How can one achieve single-sign-on for services and applications residing in different enterprises and in the cloud?


Direct Authentication is impractical to use when consumers need to access a large number of services within an enterprise. Brokered Authentication effectively solves that problem by creating an enterprise resource that handles authentication on behalf of the rest of the services. By so doing the business services are relieved from the task of identifying users and it is possible to get a single-sign-on for the enterprise. However, in many cases users need to use services across enterprise borders and even services that reside in the cloud. These services do not accept tokens (or credentials) issued by your Authentication Broker.


Establish a trust relationship between your Authentication Broker and the Authentication Broker of the business services that your users needs to access. Use tokens issued by your own Authentication Broker to obtain tokens from the other Authentication Broker and send those obtained tokens to the business services that doesn't accept your tokens.


The kind of Authentication Broker that is normally used for this kind of setting is a Security Token Service (STS) that issues SAML tokens. Since SAML is a widely adopted technology agnostic standard it will be possible for STS's that trust each other to understand the tokens (SAML ticket) of the other party and thereby being able to create a new token based upon the token of the other party.


The Brokered Authentication pattern establishes a single point that manages security information for an enterprise, and thus introduces a single point of failure as well as a single point where the security of an entire Service Inventory can be breached. The Federated Identity pattern adds to this risk as the security of a Service Inventory can be compromised if any of the Authentication Brokers that your Authentication Broker trusts are breached.


Enterprise, Inventory, Composition, Service


Under Review


Herbjorn Wilhelmsen, Thomas Rischbeck


Direct Authentication, that is making every service or application authenticate users by themselves through an active sign-in, is impractical to use when end users need to access a large number of services within an enterprise. The situation becomes even more impractical and difficult when a user task is to be performed through Composition that involves multiple service calls behid the scenes. Brokered Authentication effectively solves that problem by creating an enterprise resource that handles authentication on behalf of other services and applications. By so doing these services and applications are relieved from the task of identifying users and it is possible to get a single-sign-on for the enterprise.

With more intensive collaboration amongst enterprises, and after mergers and acquisitions, we again have a problem where users need to be registered and authenticated in several Authentication Brokers. If Alice works for Enterprise A and suddenly also needs access to services in Enterprise B it is not enough to have her registered as a user only in Enterprise A. To register her as a user for Enterprise B too will give rise to additional work and risks. In order for Alice to do her work administrators in two different enterprises must grant her rights. When Alice quits her job two administrators have to revoke her rights or disable her user accounts altogether.

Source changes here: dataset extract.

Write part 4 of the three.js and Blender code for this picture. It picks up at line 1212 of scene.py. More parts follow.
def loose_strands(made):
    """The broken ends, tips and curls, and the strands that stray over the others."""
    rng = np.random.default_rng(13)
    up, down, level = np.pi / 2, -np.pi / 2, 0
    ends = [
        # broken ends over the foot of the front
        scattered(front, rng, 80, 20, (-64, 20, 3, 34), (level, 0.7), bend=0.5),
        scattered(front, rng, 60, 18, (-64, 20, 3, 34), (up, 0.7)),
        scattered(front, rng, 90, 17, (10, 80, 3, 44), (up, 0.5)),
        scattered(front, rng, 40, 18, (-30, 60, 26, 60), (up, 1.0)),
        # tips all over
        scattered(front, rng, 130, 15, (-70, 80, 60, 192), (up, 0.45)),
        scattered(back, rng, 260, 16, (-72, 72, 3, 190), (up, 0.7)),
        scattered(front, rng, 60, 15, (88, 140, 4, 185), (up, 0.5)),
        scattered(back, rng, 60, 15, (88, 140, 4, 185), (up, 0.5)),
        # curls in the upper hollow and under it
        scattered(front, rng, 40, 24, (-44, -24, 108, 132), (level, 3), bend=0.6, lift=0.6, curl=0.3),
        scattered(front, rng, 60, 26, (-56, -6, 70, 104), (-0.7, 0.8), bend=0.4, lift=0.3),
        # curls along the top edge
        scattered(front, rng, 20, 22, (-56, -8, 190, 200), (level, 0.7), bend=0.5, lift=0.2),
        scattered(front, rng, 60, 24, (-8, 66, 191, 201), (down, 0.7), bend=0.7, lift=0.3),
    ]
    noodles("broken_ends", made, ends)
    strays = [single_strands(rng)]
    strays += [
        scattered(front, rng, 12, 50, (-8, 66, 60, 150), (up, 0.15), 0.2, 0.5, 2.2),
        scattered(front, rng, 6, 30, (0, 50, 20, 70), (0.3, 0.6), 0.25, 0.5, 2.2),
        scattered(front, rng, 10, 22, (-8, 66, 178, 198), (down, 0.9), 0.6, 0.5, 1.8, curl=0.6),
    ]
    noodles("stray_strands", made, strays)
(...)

PKI-based solutions that use certificates for authentication cannot address these requirements. Complex PKI authorities are very time-consuming in their management. Also, services will need additional information (apart from user identity and other standard certificate info) that describes the entity and its roles. Such sensitive information must be targeted and should not be sent to all external enterprises that business relationships exist with. A certificate-based scheme would also be very inflexible: certificates typically have a validity in the range of a year or longer (unless revoked). Role- and other attribute information that is relevant for authorization decisions at a business partner's services often underlies a more frequent change cycle (for example, when the user changes position).

One possible workaround is to allow services from Enterprise B to accept tokens issued by Enterprise A If this is your strategy you must define all authorization logic and security policies twice for each service that Alice wants to use, and also make sure that the correct version of logic / policy is applied by examining the token that is appended to each request. Another alternative is to create two separate ways to access each service / application and let these different access points have different policies and authorization logic.

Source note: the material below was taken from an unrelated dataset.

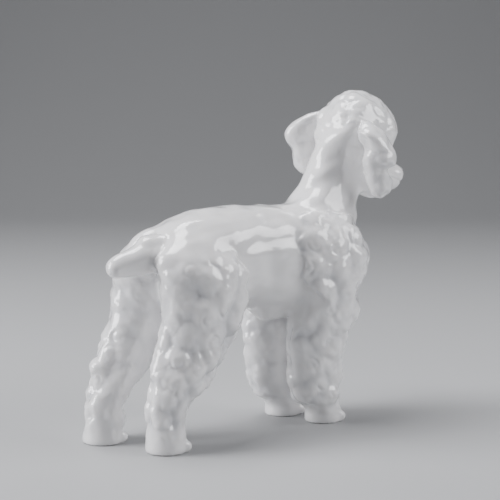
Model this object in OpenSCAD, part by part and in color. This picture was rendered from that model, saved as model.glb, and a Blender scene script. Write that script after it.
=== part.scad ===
// Standing poodle figurine: hollow porcelain castings joined with slip.
// Frame: +X towards the muzzle, +Y towards the dog's left, +Z up. The paws stand on Z = 0 and
// the origin is under the middle of the figure. Units are millimetres.

/* [Castings] */
// Thickness of the cast wall
wall = 3.2; // [2.4:0.1:4]
// Diameter of the vent under the belly
vent_diameter = 3; // [2:0.5:4]
// Diameter of the air holes pierced where two castings join
air_hole_diameter = 5; // [3:0.5:6]
// Depth of the modelled curls
curl_depth = 1.1; // [0:0.1:1.5]

/* [Pose] */
// Turn of the head towards the dog's left, in degrees
head_turn = 4; // [-4:1:10]
// Nod of the muzzle below level, in degrees
head_nod = 18; // [10:1:24]
// Tilt of the head towards the dog's right, in degrees
head_tilt = 3; // [0:1:8]
// How far the left hind paw stands behind the right one
hind_stagger = 16; // [4:1:18]
// How far the left fore paw stands behind the right one
fore_stagger = 8; // [2:1:12]

/* [Smoothness] */
// Sides of each section
sides = 24; // [20:2:26]
// Steps between two sections of the legs
leg_steps = 3; // [2:1:3]

/* [Hidden] */

glaze = [0.95, 0.95, 0.94];
right = -1;                      // side of the dog, as the sign of Y
left = 1;
far = 300;                       // larger than the figure, for cutting blocks
body_steps = 2;                  // steps between two sections of the other castings
bore_fn = 48;
toe_fn = 10;

fore_seam_z = 55;                // levels at which the legs are cut from the trunk
hind_seam_z = 61;
girth_x = -14;                   // between the fore and the hind legs
neck_seam = [28, 131, 58, 102];  // nape and throat ends of the neck's lower seam, as X and Z
head_seam = [36, 149, 63, 130];  // nape and throat ends of the seam under the head
tail_seam = [-75, 97.5];         // middle of the tail's seam, as X and Z
tail_drop = 14;                  // slope of the tail below level, in degrees
head_place = [62, 0, 157];       // middle of the skull
fore_paw = [29, 13];             // right fore paw, as X and distance from the middle
hind_paw = [-75, 18];            // right hind paw, as X and distance from the middle
vent_x = -24;
figure_middle = [-0.744, 0.219];   // middle of the figure's outline, seen from above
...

When we take cloud computing into this reasoning it gets very clear that the problem is very big. How can we effectively manage identities for users that can reside in a multitude of enterprises? Or, alternatively, how can we manage a lot of authorization logic and security policies?

Solution / Application

When two enterprises collaborate it is necessary to have some level of trust between them. This is always a business decision, and not related to technology. But as soon as users from the different enterprises want to access each others IT resources technology will matter. The Federated Identity pattern suggests that the trust relationship between enterprises should be extended to Authentication Brokers. When Alice wants to access a service that resides in Enterprise B (that may be a cloud provider) she can use her token issued by the Authentication Broker in Enterprise A to obtain a token from the Authentication Broker in Enterprise B. The services in Enterprise B will then trust the token from its own Authentication Broker, as illustrated in the figure below.


Before any transactions in the systems starts the Cloud Service (the service with a Cloud symbol) from Enterprise B has a trust relationship to the Cloud Authentication Broker (the service with a Lock and a Cloud symbol) that resides within its own enterprise; also the Cloud Authentication Broker has established a trust relationship to the Authentication Broker (the service with a Lock symbol) from Enterprise A. To use the Cloud Service Alice will 1) Sign-in (actively) to the Authentication Broker within her own enterprise and receive a token. 2) Post that token to the Cloud Authentication Broker (a passive sign-in), 3) Receive a token from the Cloud Authentication Broker and finally 4) Request that the Cloud Service performs something and send the token from the Cloud Authentication Broker as a part of that request.

This shields the services and applications in Enterprise B from having to accept tokens from Enterprise A. It also shields the services and applications from having to translate between the claims located within the token issued by Enterprise A to the claims that should exist in tokens issued by Enterprise B. For instance credentials in Enterprise A may present the users email address in a claim called 'email', while in Enterprise B it is presented in a claim called 'e-mail'. Another example of a possible translation is that all users that originate from Enterprise A automatically obtain a set of default roles in Enterprise B.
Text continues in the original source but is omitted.